The required output is the exact run of lines from the line containing "air = field_air()" to the line containing "obj.matrix_parent_inverse = Matrix.Identity(4)", inclusive, and nothing besides.

::::::

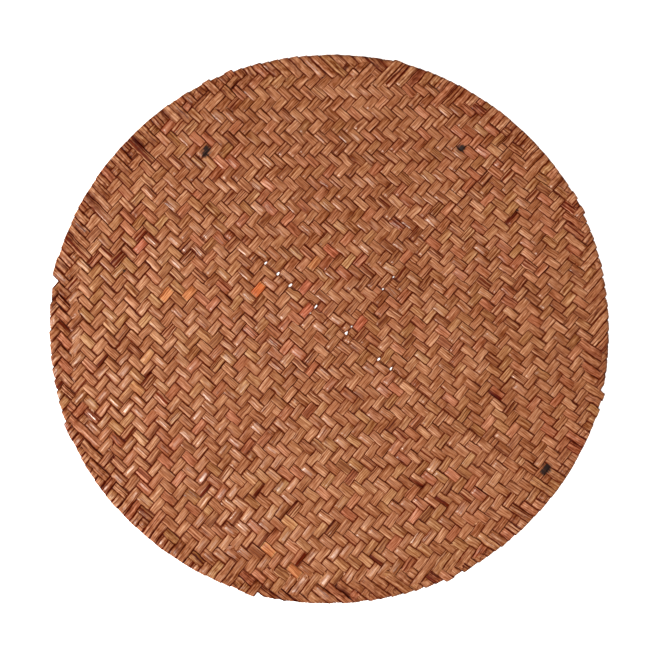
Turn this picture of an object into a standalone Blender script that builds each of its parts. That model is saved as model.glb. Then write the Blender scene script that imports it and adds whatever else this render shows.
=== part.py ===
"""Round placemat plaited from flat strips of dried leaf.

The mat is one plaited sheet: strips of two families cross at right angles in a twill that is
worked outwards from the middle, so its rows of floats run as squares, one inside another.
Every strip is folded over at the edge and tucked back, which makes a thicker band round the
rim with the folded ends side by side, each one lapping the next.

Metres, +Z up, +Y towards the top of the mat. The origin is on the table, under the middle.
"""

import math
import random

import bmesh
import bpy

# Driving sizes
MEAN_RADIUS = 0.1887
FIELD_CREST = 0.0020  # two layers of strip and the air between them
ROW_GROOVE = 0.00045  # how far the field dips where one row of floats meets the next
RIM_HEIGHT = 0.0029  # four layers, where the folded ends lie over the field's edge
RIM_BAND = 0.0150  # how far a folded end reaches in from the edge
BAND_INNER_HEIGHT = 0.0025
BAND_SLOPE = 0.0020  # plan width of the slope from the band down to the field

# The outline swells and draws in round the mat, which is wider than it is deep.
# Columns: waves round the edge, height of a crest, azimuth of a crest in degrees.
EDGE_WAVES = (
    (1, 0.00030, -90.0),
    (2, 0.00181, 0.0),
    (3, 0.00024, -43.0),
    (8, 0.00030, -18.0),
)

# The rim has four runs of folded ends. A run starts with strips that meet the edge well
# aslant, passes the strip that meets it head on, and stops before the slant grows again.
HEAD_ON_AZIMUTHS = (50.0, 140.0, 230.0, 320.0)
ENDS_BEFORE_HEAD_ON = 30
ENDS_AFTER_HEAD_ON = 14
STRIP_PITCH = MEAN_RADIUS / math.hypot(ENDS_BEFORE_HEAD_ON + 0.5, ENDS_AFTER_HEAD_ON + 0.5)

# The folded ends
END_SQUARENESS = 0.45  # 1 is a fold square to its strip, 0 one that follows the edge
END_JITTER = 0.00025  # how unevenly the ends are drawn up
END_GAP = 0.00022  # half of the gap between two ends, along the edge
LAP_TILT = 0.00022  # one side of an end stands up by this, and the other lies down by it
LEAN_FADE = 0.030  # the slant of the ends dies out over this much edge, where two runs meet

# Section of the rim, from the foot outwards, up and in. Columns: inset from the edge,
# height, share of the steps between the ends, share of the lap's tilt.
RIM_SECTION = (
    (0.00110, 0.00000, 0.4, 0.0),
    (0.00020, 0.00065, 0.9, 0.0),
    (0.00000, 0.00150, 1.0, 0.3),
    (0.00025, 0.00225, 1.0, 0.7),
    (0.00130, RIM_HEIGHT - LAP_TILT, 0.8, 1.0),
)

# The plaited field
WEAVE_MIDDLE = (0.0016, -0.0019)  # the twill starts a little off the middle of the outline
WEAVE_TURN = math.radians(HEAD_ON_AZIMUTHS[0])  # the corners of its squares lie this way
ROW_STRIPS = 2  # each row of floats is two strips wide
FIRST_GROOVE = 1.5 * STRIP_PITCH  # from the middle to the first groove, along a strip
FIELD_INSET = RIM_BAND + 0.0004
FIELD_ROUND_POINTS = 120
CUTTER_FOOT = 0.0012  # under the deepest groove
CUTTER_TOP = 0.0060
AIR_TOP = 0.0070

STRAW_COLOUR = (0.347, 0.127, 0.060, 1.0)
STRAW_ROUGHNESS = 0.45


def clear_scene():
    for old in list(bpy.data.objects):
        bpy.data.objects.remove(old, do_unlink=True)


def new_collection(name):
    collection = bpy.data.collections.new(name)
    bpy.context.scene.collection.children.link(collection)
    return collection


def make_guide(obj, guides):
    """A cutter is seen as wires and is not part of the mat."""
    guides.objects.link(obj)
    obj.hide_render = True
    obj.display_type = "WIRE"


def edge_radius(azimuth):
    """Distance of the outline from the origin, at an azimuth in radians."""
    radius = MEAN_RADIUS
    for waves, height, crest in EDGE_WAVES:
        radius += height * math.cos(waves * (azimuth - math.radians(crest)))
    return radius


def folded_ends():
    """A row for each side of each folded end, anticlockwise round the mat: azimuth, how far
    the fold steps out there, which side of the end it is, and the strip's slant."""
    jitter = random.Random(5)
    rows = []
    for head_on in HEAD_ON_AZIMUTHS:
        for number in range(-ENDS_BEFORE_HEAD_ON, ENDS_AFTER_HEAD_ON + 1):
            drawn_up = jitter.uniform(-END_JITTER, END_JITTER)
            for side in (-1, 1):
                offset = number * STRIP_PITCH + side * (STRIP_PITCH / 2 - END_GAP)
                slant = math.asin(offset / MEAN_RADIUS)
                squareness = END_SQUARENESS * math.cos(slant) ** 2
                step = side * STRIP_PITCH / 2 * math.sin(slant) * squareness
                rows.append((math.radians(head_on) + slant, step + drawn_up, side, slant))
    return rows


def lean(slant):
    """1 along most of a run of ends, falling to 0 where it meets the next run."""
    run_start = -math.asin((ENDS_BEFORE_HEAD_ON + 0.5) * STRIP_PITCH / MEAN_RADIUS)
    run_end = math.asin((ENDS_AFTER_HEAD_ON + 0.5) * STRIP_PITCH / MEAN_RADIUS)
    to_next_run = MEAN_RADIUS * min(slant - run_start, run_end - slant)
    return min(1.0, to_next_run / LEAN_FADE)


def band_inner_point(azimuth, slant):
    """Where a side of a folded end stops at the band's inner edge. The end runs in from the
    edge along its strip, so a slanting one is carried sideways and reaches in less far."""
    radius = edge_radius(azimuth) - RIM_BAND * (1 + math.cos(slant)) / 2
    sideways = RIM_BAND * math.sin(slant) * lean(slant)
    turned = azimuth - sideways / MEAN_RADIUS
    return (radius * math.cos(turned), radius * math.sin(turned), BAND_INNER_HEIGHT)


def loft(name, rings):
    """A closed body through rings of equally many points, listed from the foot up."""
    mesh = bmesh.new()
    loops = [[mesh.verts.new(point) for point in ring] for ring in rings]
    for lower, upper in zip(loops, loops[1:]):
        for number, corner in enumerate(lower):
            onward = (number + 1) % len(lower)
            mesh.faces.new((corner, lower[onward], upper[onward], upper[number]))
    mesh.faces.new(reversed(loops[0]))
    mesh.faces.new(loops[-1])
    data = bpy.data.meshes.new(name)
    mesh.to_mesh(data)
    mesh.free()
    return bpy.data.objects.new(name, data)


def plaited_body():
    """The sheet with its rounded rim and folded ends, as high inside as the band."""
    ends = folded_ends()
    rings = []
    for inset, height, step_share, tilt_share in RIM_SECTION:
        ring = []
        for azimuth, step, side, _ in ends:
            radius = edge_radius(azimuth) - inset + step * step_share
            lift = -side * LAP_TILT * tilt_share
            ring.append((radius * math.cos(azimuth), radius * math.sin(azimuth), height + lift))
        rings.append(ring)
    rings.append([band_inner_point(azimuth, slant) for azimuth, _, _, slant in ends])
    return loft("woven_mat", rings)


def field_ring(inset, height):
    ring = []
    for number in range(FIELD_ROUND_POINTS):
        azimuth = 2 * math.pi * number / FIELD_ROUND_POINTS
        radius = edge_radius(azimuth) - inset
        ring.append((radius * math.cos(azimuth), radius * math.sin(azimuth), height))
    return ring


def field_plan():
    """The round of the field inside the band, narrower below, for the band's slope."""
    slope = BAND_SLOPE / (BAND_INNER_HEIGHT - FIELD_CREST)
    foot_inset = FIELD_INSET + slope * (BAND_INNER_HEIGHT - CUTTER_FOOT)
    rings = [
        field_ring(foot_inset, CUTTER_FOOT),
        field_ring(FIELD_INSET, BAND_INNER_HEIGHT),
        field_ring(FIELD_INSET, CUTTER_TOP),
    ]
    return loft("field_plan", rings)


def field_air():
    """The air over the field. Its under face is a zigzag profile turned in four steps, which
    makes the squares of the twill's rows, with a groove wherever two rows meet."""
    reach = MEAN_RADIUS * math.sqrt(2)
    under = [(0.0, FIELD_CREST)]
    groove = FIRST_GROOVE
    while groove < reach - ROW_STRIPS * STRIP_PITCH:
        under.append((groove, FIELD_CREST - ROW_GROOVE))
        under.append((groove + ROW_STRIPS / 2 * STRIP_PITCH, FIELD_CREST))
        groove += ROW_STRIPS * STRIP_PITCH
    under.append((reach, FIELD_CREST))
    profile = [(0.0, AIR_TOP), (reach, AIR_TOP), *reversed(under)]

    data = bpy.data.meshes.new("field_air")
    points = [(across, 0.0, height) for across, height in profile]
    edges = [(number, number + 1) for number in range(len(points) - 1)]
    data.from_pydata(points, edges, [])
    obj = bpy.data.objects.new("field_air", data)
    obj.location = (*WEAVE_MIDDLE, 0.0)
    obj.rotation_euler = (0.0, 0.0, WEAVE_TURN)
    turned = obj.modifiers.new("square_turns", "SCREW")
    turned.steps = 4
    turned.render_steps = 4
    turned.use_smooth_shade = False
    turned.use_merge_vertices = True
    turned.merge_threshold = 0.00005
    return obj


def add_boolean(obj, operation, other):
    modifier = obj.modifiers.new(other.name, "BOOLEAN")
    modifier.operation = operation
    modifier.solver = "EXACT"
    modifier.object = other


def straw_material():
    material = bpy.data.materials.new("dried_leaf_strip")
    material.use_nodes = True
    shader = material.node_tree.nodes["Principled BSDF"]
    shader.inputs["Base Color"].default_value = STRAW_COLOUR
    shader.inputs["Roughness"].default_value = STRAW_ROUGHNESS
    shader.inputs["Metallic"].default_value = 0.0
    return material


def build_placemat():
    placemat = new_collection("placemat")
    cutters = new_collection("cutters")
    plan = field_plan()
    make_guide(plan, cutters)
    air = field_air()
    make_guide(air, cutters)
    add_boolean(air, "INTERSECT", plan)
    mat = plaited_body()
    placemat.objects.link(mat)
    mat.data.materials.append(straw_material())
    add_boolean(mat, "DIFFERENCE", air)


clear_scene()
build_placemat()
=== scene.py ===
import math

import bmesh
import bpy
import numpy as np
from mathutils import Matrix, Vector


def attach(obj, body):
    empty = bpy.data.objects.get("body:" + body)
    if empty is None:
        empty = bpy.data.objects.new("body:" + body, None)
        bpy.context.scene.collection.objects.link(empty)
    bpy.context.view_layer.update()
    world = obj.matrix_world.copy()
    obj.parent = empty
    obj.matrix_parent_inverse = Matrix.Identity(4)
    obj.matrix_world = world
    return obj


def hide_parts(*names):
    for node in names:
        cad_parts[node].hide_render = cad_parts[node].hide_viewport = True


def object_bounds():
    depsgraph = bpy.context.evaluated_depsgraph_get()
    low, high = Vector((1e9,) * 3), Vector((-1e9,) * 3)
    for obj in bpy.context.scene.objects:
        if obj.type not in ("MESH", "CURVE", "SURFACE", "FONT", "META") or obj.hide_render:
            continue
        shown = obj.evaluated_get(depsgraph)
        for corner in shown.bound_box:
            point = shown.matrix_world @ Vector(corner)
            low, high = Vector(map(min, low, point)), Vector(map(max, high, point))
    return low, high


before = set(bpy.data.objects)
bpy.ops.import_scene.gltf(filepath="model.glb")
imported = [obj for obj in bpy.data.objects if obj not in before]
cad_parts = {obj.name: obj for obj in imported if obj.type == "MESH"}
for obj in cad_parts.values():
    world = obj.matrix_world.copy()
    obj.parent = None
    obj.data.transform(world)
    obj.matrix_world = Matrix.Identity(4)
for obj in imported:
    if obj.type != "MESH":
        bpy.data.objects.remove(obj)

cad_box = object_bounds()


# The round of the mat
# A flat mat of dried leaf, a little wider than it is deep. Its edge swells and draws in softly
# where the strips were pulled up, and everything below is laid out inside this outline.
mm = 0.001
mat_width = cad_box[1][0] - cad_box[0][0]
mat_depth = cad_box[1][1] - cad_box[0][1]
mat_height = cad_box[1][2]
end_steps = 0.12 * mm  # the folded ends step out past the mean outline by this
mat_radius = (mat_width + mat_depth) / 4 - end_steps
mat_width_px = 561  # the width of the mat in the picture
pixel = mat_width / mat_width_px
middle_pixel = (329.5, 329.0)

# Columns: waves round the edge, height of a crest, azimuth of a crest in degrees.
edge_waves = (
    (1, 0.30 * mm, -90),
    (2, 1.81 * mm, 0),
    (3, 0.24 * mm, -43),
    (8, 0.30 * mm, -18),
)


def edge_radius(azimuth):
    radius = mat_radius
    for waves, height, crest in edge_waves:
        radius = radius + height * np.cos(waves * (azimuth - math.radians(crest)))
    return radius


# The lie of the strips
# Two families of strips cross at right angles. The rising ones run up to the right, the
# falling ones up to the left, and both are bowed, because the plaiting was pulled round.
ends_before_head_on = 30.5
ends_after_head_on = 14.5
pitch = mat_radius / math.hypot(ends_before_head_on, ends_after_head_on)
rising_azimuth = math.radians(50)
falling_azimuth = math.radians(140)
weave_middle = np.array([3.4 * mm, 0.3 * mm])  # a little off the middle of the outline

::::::

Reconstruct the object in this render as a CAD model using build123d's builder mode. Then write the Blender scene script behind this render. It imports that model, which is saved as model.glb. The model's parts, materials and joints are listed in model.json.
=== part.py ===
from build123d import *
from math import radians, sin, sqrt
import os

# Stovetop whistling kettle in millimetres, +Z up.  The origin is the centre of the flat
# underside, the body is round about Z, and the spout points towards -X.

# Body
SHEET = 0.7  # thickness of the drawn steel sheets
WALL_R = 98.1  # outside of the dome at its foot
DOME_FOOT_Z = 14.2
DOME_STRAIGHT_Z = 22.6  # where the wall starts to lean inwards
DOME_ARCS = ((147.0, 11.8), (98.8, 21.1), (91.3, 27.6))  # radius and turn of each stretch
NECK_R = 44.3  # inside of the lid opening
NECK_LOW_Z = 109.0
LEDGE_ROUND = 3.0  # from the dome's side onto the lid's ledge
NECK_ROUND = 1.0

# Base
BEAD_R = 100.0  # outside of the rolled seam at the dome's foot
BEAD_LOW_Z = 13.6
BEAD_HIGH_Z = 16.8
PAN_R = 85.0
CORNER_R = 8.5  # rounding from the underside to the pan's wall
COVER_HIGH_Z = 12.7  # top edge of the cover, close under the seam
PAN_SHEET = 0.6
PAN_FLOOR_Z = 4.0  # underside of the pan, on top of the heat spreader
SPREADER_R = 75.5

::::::

ANSWER BELOW ->
    air = field_air()
    make_guide(air, cutters)
    add_boolean(air, "INTERSECT", plan)
    mat = plaited_body()
    placemat.objects.link(mat)
    mat.data.materials.append(straw_material())
    add_boolean(mat, "DIFFERENCE", air)


clear_scene()
build_placemat()
=== scene.py ===
import math

import bmesh
import bpy
import numpy as np
from mathutils import Matrix, Vector


def attach(obj, body):
    empty = bpy.data.objects.get("body:" + body)
    if empty is None:
        empty = bpy.data.objects.new("body:" + body, None)
        bpy.context.scene.collection.objects.link(empty)
    bpy.context.view_layer.update()
    world = obj.matrix_world.copy()
    obj.parent = empty
    obj.matrix_parent_inverse = Matrix.Identity(4)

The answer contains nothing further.